So far I have gotten rid of the inner product sign, and gotten $$\prod_{k=1}^n \frac{k^k}{k!}$$ Now, each $a$ occurs $n + 1 - a$ times in the denominator, so we can also write that as $$\prod_{k=1}^n \frac{k^k}{k^{n+1-k}} = \prod_{k=1}^n \frac{k^{2k}}{k^{n+1}}=\frac{\prod_{k=1}^n k^{2k}}{\left(n!\right)^{n+1}}$$ Now I tried arguing that every (maybe every prime) $p$ occurs in the denominator $a(n+1)$ times and $2p + 4p + ...+ 2ap = pa(a+1)$ times in the denominator, when $a=\lfloor\frac{n}{p}\rfloor$, and that, when comparing these two, we find that $pa(a+1) \geq a(n+1)$, since $p(a+1) > n$, and that therefore each factor should occur more often in the numerator than the denominator.

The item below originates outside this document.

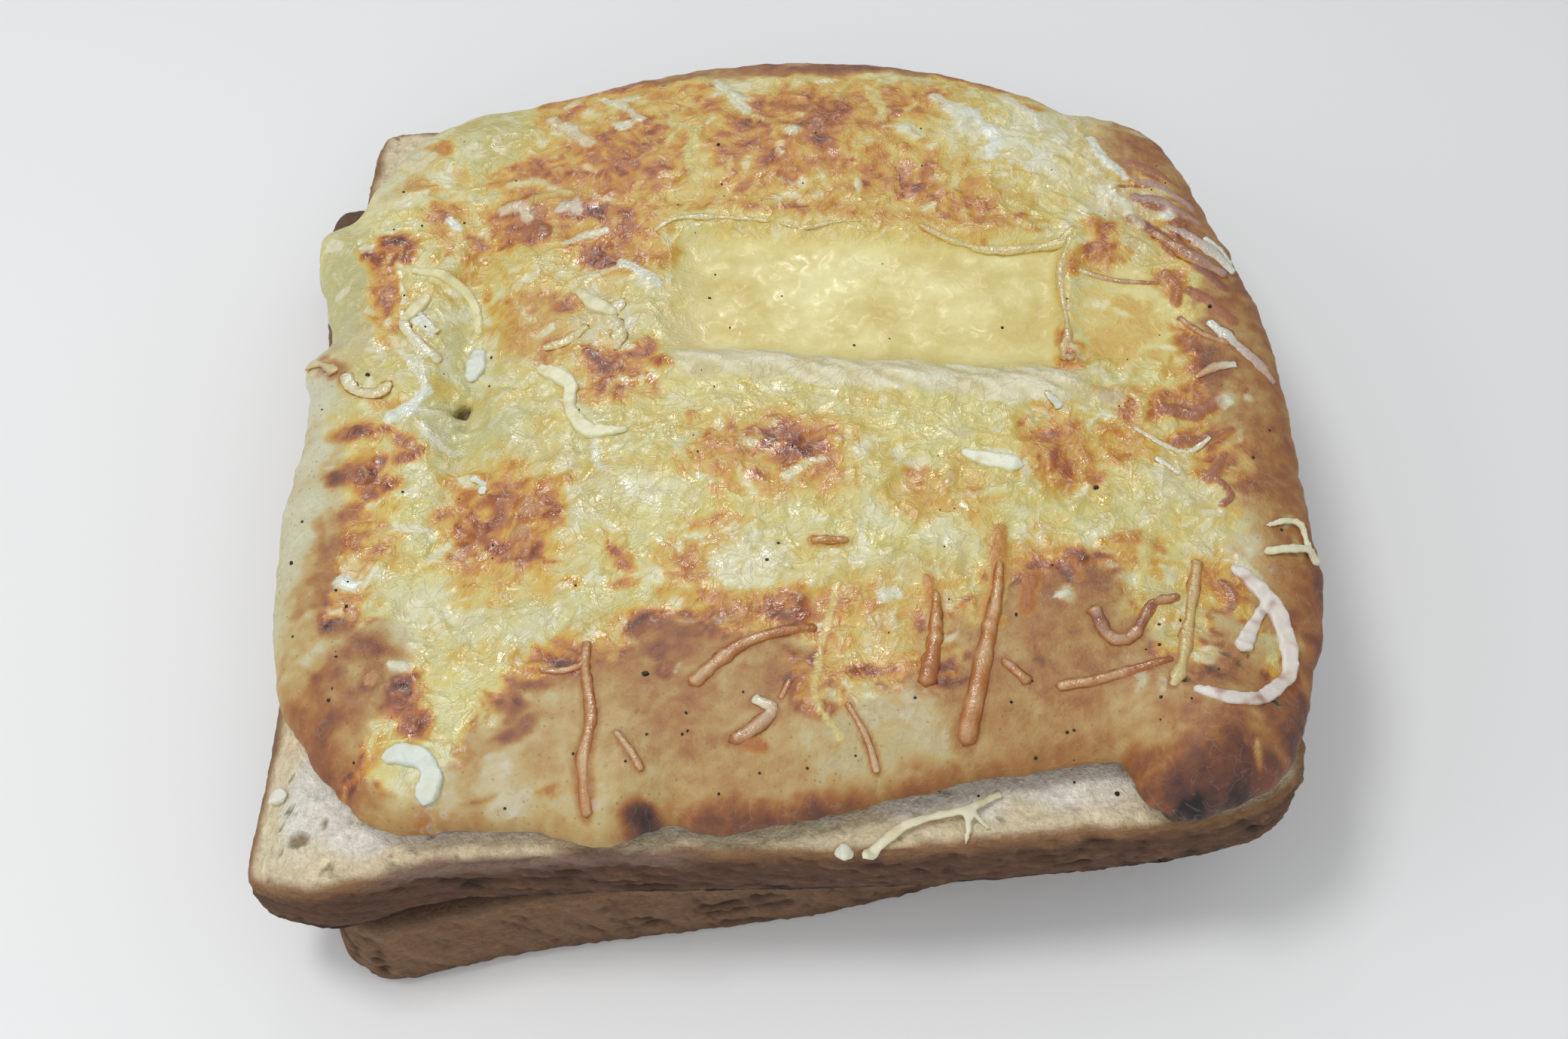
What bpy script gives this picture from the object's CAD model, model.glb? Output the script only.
import math

import bpy
import numpy as np
from mathutils import Matrix, Vector, kdtree
from mathutils.bvhtree import BVHTree


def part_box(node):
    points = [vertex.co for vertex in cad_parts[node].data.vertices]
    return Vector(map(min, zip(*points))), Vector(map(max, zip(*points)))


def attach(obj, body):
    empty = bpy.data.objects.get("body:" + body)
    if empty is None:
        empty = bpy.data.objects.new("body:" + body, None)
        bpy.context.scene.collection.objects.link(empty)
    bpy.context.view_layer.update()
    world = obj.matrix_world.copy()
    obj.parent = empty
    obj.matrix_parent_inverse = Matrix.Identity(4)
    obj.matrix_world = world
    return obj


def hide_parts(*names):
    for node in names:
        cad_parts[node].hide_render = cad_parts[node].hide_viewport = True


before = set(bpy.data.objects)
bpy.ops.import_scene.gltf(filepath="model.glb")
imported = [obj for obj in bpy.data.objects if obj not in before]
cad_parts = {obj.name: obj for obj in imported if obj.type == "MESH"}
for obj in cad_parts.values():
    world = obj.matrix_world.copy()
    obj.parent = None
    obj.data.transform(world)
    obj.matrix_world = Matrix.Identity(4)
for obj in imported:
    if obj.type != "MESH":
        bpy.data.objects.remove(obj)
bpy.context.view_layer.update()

# Until a mesh is made, lengths are in millimetres round the middle of the upper slice.
mm = 0.001
sliceMiddle = (0.065, 0.67)
sliceLow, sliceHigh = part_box("bread_slice_upper")
layoutShift = np.array([
    (sliceLow.x + sliceHigh.x) / 2 / mm - sliceMiddle[0],
    (sliceLow.y + sliceHigh.y) / 2 / mm - sliceMiddle[1],
    0.0,
])
sliceThickness = 12.3
upperTop = sliceHigh.z / mm
upperBase = upperTop - sliceThickness
toppingBase = upperTop + 0.3
toppingRim = upperTop + 3.2
toppingTop = upperTop + 7.4


# helpers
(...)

However, I think this faces some problems when some powers of $p$ are also smaller than $n$, as these also have to be canceled out, but are already used to cancel $p$ itsself.

Hence, my question is how to complete this way of proving the assertion and how to deal with the power problem, or how to find a different solution.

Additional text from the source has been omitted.